Few artists outside the pure ambient sphere hold this kind of avenue—to be able to engage their work in one fluid motion. On Chasing After Shadows, differentiation is minimal at the beginning, but  it gradually unfolds after each sitting to reveal all its astounding layers. And when one is in the midst of experiencing this, here or on any other Hammock record, each subsequent listen is motivated by the need to emotionally absorb the luscious sounds and introspective themes that pervade the music, not to dissect its technical inner workings, as impressive as they may be.  The fact that Hammock also always fills out the disc capacity is another contributor to this strength. Though probably counterintuitive to anyone abiding by the whole “quality-over-quantity” mantra, the ostensibly perpetual duration of these albums pushes it into a sort of continuum that blurs all real distinctive boundaries. 
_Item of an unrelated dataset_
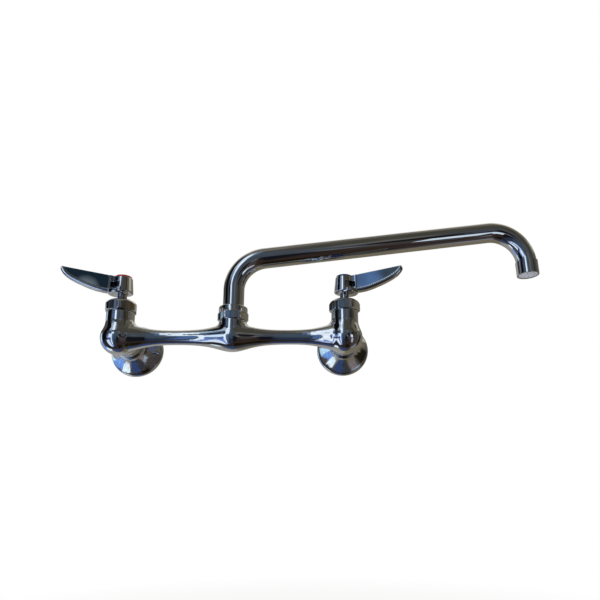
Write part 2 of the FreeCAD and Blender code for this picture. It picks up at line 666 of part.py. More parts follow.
def neck_plan(half, low, high):
    """A tall block with the neck's plan: straight sides that flare into the hub."""
    reach = HUB_HIGH_R + NECK_BLEND
    out = half + NECK_BLEND
    along = math.sqrt(reach ** 2 - out ** 2)
    end = LEVER_ROOT + 2 * TOP_FILLET

    def flare(side):
        centre = Vector(along, side * out, low)
        meet = Vector(along, side * out, 0) * (HUB_HIGH_R / reach) + Vector(0, 0, low)
        tangent = Vector(along, side * half, low)
        middle = (meet + tangent) * 0.5 - centre
        return meet, centre + middle.normalize() * NECK_BLEND, tangent

    near, far = flare(-1), flare(1)
    edges = [arc(*near), line(near[2], Vector(end, -half, low)),
             line(Vector(end, -half, low), Vector(end, half, low)),
             line(Vector(end, half, low), far[2]), arc(*far[::-1]), line(far[0], near[0])]
    return Part.Face(Part.Wire(edges)).extrude(Vector(0, 0, high - low))


def lever_neck():
    """The neck between the hub and the blade."""
    neck = neck_plan(LEVER_NECK_HALF_W, HUB_LOW - PAD_DROP, LEVER_TOP_TIP_Z)
    return neck.common(lever_side(0.0, HUB_LOW_R))


def lever_pockets():
    """The room of the two pockets that are cast beside the web between hub and blade."""
    height = POCKET_HIGH - POCKET_LOW
    room = Part.makeBox(POCKET_END - POCKET_START, 4 * HUB_LOW_R, height,
                        Vector(POCKET_START, -2 * HUB_LOW_R, POCKET_LOW))
    core = Part.makeCylinder(POCKET_CORE_R, height, Vector(0, 0, POCKET_LOW), ALONG_Z)
    web = Part.makeBox(LEVER_TIP, POCKET_WEB_T, height, Vector(0, -POCKET_WEB_T / 2, POCKET_LOW))
    return room.cut([core, web])


def lever_pad():
    """The round pad under the lever's root, which hangs a little below the hub."""
    pad = Part.makeCylinder(PAD_R, PAD_T, Vector(PAD_REACH, 0, HUB_LOW - PAD_DROP), ALONG_Z)
    rim = [edge for edge in pad.Edges if edge.BoundBox.ZMax < HUB_LOW and edge.Length > PAD_R]
    return pad.makeFillet(PAD_ROUND, rim)


def lever_hub():
    """The round hub, drawn in towards its top."""
    top_r = HUB_HIGH_R - HUB_ROUND
    shoulder = Vector(HUB_HIGH_R, 0, HUB_TOP - HUB_ROUND)
    crown = Vector(top_r, 0, HUB_TOP)
    bulge = Vector(top_r + HUB_ROUND * math.sqrt(0.5), 0,
                   HUB_TOP - HUB_ROUND + HUB_ROUND * math.sqrt(0.5))
    low = Vector(HUB_LOW_R - EDGE_BREAK, 0, HUB_LOW)
    edge = Vector(HUB_LOW_R, 0, HUB_LOW + EDGE_BREAK)
    return turned_edges([line(Vector(0, 0, HUB_LOW), low), line(low, edge),
                         line(edge, shoulder), arc(shoulder, bulge, crown),
                         line(crown, Vector(0, 0, HUB_TOP)),
                         line(Vector(0, 0, HUB_TOP), Vector(0, 0, HUB_LOW))], 0, 0)


def lever(x, heading):
    """One lever handle, turned to its heading about the stem."""
    solid = lever_hub().fuse([lever_neck(), lever_pad(), lever_blade()]).cut(lever_pockets())
    solid.rotate(ORIGIN, ALONG_Z, heading)
    solid.translate(Vector(x, -WALL_TO_AXIS, 0))
    socket_top = STEM_TOP + SOCKET_ROOF
    socket = splined(SPLINE_TIP_R + SEAT_GAP, SPLINE_ROOT_R + SEAT_GAP, HUB_LOW - OVERCUT, socket_top, x)
    mouth = post(STEM_R + SEAT_GAP, HUB_LOW - 2 * PAD_DROP, SPLINE_START + SEAT_GAP, x)
    screw_way = post(SCREW_R + SLIP_GAP, socket_top - OVERCUT, CUP_FLOOR + OVERCUT, x)
    cup = post(CUP_R, CUP_FLOOR, HUB_TOP + OVERCUT, x)
    seat = post(BUTTON_R + SLIP_GAP, HUB_TOP, LEVER_TOP_TIP_Z, x)
    return solid.cut([socket, mouth, screw_way, cup, seat])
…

Formulas are something often perceived with disdain in music, such that when an artist sticks to one, things will tend to go awry. Hammock, on the other hand, has somehow circumvented this rule. Byrd and Thompson stick within the arguable bounds of what constitutes a formula, but they have also fortuitously discovered something else about their particular brand of ambient swirls, something of an enigma that keeps their work so addictively crafted and utterly cohesive that, formula or not, they rarely misfire. Right now, it might be too soon to see where Chasing After Shadows… Living With the Ghosts will be remembered in the context of an extraordinary discography, but if one thing is certain, it’s that it will never be forgotten.